Perlu Pemimpin yang Lebih Visioner  

Melihat berbagai persoalan ini, wajar jika banyak pihak meragukan kapasitas kepemimpinan Bupati Sanusi. Pemerintah daerah di bawah kepemimpinannya terkesan lebih banyak bertahan pada retorika politik daripada memberikan solusi konkret untuk masyarakat.  

Sebagai kepala daerah, seorang bupati tidak hanya bertanggung jawab untuk menjalankan roda pemerintahan, tetapi juga harus menjadi pemimpin visioner yang mampu membawa perubahan signifikan. Kabupaten Malang membutuhkan pemimpin yang tidak hanya mampu menyelesaikan persoalan mendesak, tetapi juga memiliki strategi jangka panjang untuk mewujudkan daerah ini sebagai kawasan yang maju, sejahtera, dan berdaya saing.  
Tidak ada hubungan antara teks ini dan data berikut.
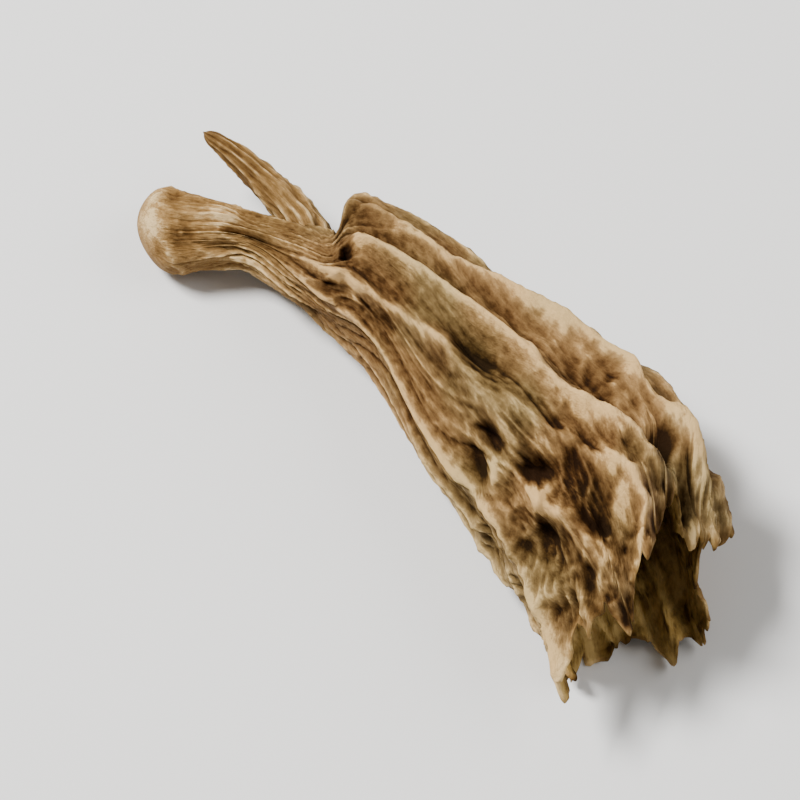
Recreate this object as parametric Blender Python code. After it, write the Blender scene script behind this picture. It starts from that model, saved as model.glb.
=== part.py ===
# One dried black trumpet mushroom, lying on its side with its foot at -X and its mouth at +X.
# Metres, +Z up. The surface it lies on is z = 0. Numbers below are millimetres until the mesh is made.
#
# The body is one skin. A station is a chord between the two sides of the flattened body, and a
# section stands on each chord as an ellipse. Pleats, a raised net of wrinkles and waves of the rim
# are added to both half axes of the ellipse, so the section never crosses itself.

from math import pi

import bmesh
import bpy
import numpy as np
from mathutils import Vector

MM = 0.001
SEED = 11

# Stations are measured from the foot end. This point of theirs becomes the part's origin.
MIDDLE = (7.07, 0.385, 0.0)

# Each station: left side x, y, z, right side x, y, z, and the half height of the section.
STATIONS = {
    "foot end": (-0.75, 0.70, 0.74, 0.50, -0.55, 0.74, 0.80),
    "knob": (-0.08, 1.22, 0.74, 1.25, -0.16, 0.74, 0.80),
    "neck": (1.35, 1.60, 0.86, 2.12, 0.78, 0.86, 0.56),
    "stem": (2.40, 2.15, 1.00, 3.38, 0.74, 1.00, 0.72),
    "notch": (3.20, 2.30, 1.10, 4.33, 0.74, 1.10, 0.86),
    "shoulder": (3.08, 2.98, 1.25, 5.22, 0.74, 1.15, 1.02),
    "fan start": (4.32, 3.46, 1.26, 6.42, 0.35, 1.20, 1.18),
    "fan low": (6.34, 3.50, 1.32, 8.12, -0.38, 1.25, 1.34),
    "fan middle": (8.43, 3.54, 1.38, 9.80, -0.92, 1.32, 1.44),
    "fan high": (10.43, 3.60, 1.48, 11.20, -1.36, 1.34, 1.52),
    "rim near": (12.40, 2.88, 1.56, 12.42, -1.86, 1.34, 1.52),
    "rim": (13.82, 1.78, 1.50, 13.55, -2.50, 1.20, 1.40),
    "past the rim": (15.10, 0.85, 1.42, 14.60, -3.10, 1.06, 1.26),
}
LAST = len(STATIONS) - 2

# The wall and the hollow inside it. The inner face takes the lowest relief within a reach, given
# as steps in stations and degrees. The hollow starts at a station and rounds out over a few more.
WALL = 0.66
LIP_OUT = 0.12
LEAST_HALF_AXIS = 0.02
REACH_ALONG, REACH_ROUND, REACH_SLANT = 0.22, 9, 0.68
HOLLOW_START = 5.2
HOLLOW_ROUNDED = 1.6

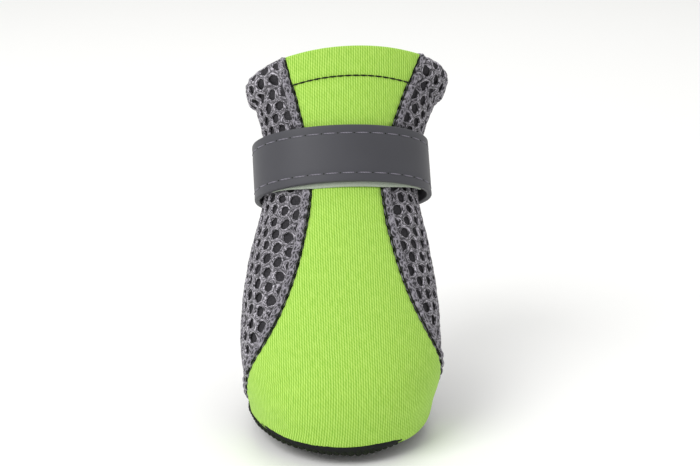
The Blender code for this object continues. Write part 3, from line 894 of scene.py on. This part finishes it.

Suara oposisi yang mengkritik kepemimpinan Bupati Sanusi bukanlah tanpa dasar. Kritik ini lahir dari keprihatinan terhadap kondisi Kabupaten Malang yang tertinggal dibandingkan potensi besar yang dimilikinya. Jika kepemimpinan saat ini tidak mampu melakukan perubahan nyata, masyarakat patut mempertimbangkan arah baru untuk masa depan Kabupaten Malang yang lebih baik.  

Sudah saatnya suara oposisi tidak hanya dipandang sebagai kritik belaka, tetapi juga sebagai pengingat bahwa pemerintahan ada untuk melayani rakyat, bukan sebaliknya.